See you this Thursday!

Hi Everyone,

Our next show is coming up in a couple days. I hope you can make it. We have a special guest teller who will be closing the show that night. I saw her tell a story in Tacoma at the Something To Tell show and I ran right up to her afterward and asked her to tell it at FGS. She’s new to storytelling but she’s off to a great start. I hope she becomes a regular. Also, her name is Taryn which is very close to my son’s name, Taran. Clearly, the gods of storytelling were guiding me to that little coffee shop in on Fawcett Street 🙂

In the meantime, you can listen to the story below.

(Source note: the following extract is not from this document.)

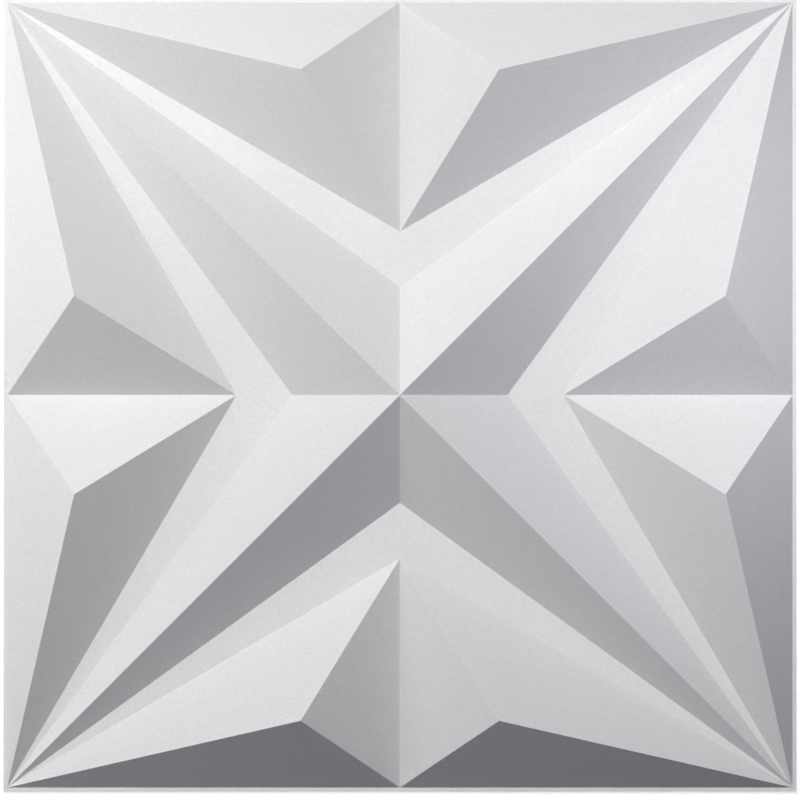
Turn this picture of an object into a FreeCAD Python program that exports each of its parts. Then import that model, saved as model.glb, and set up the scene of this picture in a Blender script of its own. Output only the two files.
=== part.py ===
import FreeCAD, Part

import os

# A square relief tile for a wall, thermoformed from one flat plastic sheet.
# It lies on its back with the relief up. The origin is the middle of the back,
# on the plane of the wall, and Z points out of the wall.

# Driving dimensions, in millimetres
tile_side = 500.0  # outer edge to outer edge
sheet_thickness = 1.0  # measured square to the sheet, the same all over
rim_width = 2.5  # flat rim between the outer edge and the relief
star_height = 29.0  # apex of the star above the flat ground
star_notch = 68.0  # middle of the tile to the inward corners of the star
peak_height = 29.0  # peaks beside each edge, above the flat ground
peak_inset = 42.5  # edge of the relief to a peak
peak_offset = 62.5  # peak to the valley between the two peaks of an edge
valley_length = 144.5  # edge of the relief to the inner end of that valley

# Worked out from the driving dimensions
relief_half = tile_side / 2 - rim_width
ground = sheet_thickness  # height of the flat ground's top face
quarter_turns = (0, 90, 180, 270)


def point(x, y, z):
    return FreeCAD.Vector(x, y, z)


def intersect(first, second, third):
    """The point where three planes meet. A plane is its unit normal and its distance along it."""
    (n1, d1), (n2, d2), (n3, d3) = first, second, third
    across = n2.cross(n3)
    return (across * d1 + n3.cross(n1) * d2 + n1.cross(n2) * d3) * (1 / n1.dot(across))


def facet_planes(corners, apex):
    """The plane of each side facet of a pyramid, with its normal pointing up and out."""
    planes = []
    for start, end in zip(corners, corners[1:] + corners[:1]):
        normal = (end - start).cross(apex - start).normalize()
        planes.append((normal, normal.dot(start)))
    return planes


def pyramid(corners, apex):
    """A solid from a base outline, anticlockwise seen from above, up to an apex."""
    base = Part.Face(Part.makePolygon(corners + corners[:1]))
    sides = [
        Part.Face(Part.makePolygon([start, end, apex, start]))
        for start, end in zip(corners, corners[1:] + corners[:1])
    ]
    return Part.Solid(Part.Shell([base] + sides))


def hollow(corners, apex):
    """The open space behind a pyramid: its facets moved in by the sheet, down to the wall plane."""
    wall = (point(0, 0, 1), 0.0)
    inner = [(normal, distance - sheet_thickness) for normal, distance in facet_planes(corners, apex)]
    feet = [intersect(inner[i - 1], inner[i], wall) for i in range(len(inner))]
    return pyramid(feet, intersect(*inner[:3]))


def turned(outline, degrees):
    """The same points turned about the middle of the tile."""
    turn = FreeCAD.Rotation(point(0, 0, 1), degrees)
    return [turn.multVec(corner) for corner in outline]


def mirrored(outline):
    """The same points mirrored left to right, in reverse order so that they still run anticlockwise."""
    return [point(-corner.x, corner.y, corner.z) for corner in reversed(outline)]


def star_outline():
    """The eight corners of the star: one in each corner of the relief, with a notch between each two."""
    arm = [
        point(relief_half, -relief_half, ground),
        point(star_notch, 0, ground),
    ]
    return [corner for degrees in quarter_turns for corner in turned(arm, degrees)]


def edge_pyramids():
    """The eight three-sided pyramids, in mirrored pairs that meet in a valley at the middle of each edge."""
    valley_mouth = point(0, relief_half, ground)
    valley_end = point(0, relief_half - valley_length, ground)
    relief_corner = point(relief_half, relief_half, ground)
    peak = point(peak_offset, relief_half - peak_inset, ground + peak_height)
    right = [valley_mouth, valley_end, relief_corner]
    left = mirrored(right)
    pairs = []
    for degrees in quarter_turns:
        pairs.append((turned(right, degrees), turned([peak], degrees)[0]))
        pairs.append((turned(left, degrees), turned(mirrored([peak]), degrees)[0]))
    return pairs


def panel():
    """The flat sheet with every raised form added to its face and hollowed from its back."""
    star_apex = point(0, 0, ground + star_height)
    forms = [(star_outline(), star_apex)] + edge_pyramids()
    corner = point(-tile_side / 2, -tile_side / 2, 0)
    sheet = Part.makeBox(tile_side, tile_side, sheet_thickness, corner)
    raised = sheet.fuse([pyramid(outline, apex) for outline, apex in forms])
    return raised.cut([hollow(outline, apex) for outline, apex in forms]).removeSplitter()


os.makedirs("parts", exist_ok=True)
tile = panel().Solids[0]
tile.exportStep("parts/panel.step")
print("valid", tile.isValid(), "faces", len(tile.Faces), "volume", round(tile.Volume, 1))
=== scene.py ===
# %% [markdown]
# # A square relief tile in matte white plastic
#
# The tile is one sheet of rigid PVC, a millimetre thick. A press warms the sheet and draws it
# over a mould, so every form on the front has its hollow on the back. The relief is a star of
# eight facets in the middle, eight three-sided pyramids beside the edges, and a flat ground
# between them that ends in a thin flat rim.
#
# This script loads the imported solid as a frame, models the tile again with rounded folds and a
# true hollow back, gives it its three finishes, and sets up the floor, the light and the camera.

import math

import bmesh
import bpy
from mathutils import Matrix, Vector


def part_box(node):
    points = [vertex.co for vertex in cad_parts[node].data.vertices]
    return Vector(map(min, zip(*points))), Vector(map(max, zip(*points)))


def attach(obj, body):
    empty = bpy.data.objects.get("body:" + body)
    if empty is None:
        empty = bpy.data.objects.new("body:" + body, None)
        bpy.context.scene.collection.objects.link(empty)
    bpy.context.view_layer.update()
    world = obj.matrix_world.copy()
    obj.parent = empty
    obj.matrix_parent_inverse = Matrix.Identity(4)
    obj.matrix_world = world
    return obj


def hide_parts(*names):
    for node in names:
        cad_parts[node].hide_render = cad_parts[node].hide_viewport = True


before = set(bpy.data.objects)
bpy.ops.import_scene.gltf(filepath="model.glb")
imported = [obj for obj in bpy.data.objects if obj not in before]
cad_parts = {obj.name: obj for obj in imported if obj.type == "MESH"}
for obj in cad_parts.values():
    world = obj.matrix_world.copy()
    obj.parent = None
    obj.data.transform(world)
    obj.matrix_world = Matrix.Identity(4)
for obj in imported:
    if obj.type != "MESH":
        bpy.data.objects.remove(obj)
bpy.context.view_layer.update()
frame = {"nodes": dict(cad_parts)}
tile_low, tile_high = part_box("panel")
print("solids in the frame:", ", ".join(frame["nodes"]))
print("the tile reaches from", [round(x, 4) for x in tile_low])
print("to", [round(x, 4) for x in tile_high])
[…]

It’s from Jason Schmidt, a guy I tried to get to come to FGS but he moved across the country earlier this year and we lost out.

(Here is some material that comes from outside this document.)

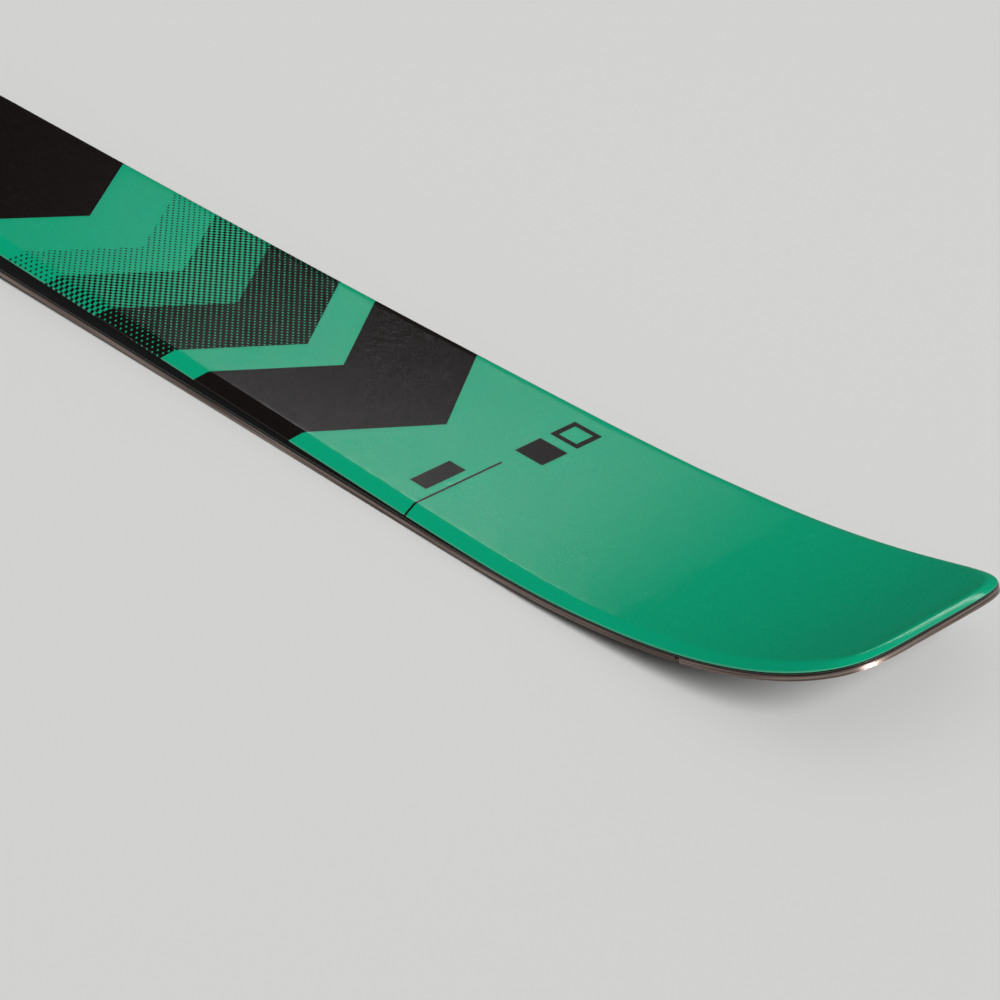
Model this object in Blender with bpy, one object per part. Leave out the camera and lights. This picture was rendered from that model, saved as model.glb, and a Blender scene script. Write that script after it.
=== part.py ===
"""Freestyle twin-tip ski, as the pressed sandwich that it is.

Every layer is drawn in the flat press blank: s runs along the base from the middle
of the ski, y across it and t up from the base. bend() then lays the blank on the
curve of the mould. The ski is the same at both ends and on both sides.
World frame: +X to the tip, +Y across, +Z up, the contact lines of the base at Z = 0.
"""
import math

import bmesh
import bpy
import numpy as np

# Plan shape of the blank, metres.
LENGTH = 1.680             # straight from end to end
TIP_WIDTH = 0.113          # widest, at tip and tail
WAIST_WIDTH = 0.083
SHOVEL_LENGTH = 0.118      # widest point to the end, along the base
SHOVEL_BLEND = 0.030       # where the sidecut eases into the widest point
SQUARE_ALONG = 3.5         # exponents of the end's outline: the larger, the squarer
SQUARE_ACROSS = 5.6

# Side profile of the mould.
RISE_LENGTH = 0.268        # contact line to the end
TIP_RISE = 0.033
RISE_POWER = 4.2           # how late the rise sets in
CAMBER = 0.004             # base height in the middle, unloaded

# Thickness over all, measured from the ends along the base.
TIP_THICKNESS = 0.0054
CENTRE_THICKNESS = 0.0136
TIP_EVEN = 0.104           # length of even thickness at each end
TAPER_LENGTH = 0.428       # planed taper from there to the full thickness

# Layers, from the base up.
BASE_SHEET = 0.0012
TANG_THICKNESS = 0.0005
FOIL = 0.0002
LOWER_LAMINATE = 0.0004
UPPER_LAMINATE = 0.0004
TOPSHEET = 0.0005
TOPSHEET_LIP = 0.00045     # height of the topsheet's cut edge on the sidewall
BOND = 0.00025             # resin line between two layers
GLUE = 0.0003              # upright joint between two pieces side by side

# Steel edge: a bead with a toothed tang that anchors it in the sandwich.
BEAD_WIDTH = 0.0021
BEAD_CHAMFER = 0.0002
TANG_ROOT = 0.0010         # unbroken strip of the tang beside the bead
TANG_NECK = 0.0018         # narrow part of each tooth
TANG_HEAD = 0.0027         # wide part of each tooth
TANG_PITCH = 0.034
TIP_TANG_PITCH = 0.016
KEY_WIDTH = 0.0064         # opening between two necks
SLOT_WIDTH = 0.0024        # opening between two heads
EDGE_JOINT_SETBACK = 0.070  # butt joint of the edge segments, from the end
EDGE_JOINT_GAP = 0.0016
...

This is one of those stories that makes me get really quiet when I hear it. It brings up an old memory of me and my son when he was 7, and we were in a similar situation. I know exactly how this storyteller’s dad was feeling in this story. Fear, shame, and disbelief. Those were the big three emotions I had to work through in order to turn things around.

I don’t know what happened to Jason’s dad in the years since this story. I hope he lived long enough to make better stories with his son. I hope he got to see how great his son turned out to be.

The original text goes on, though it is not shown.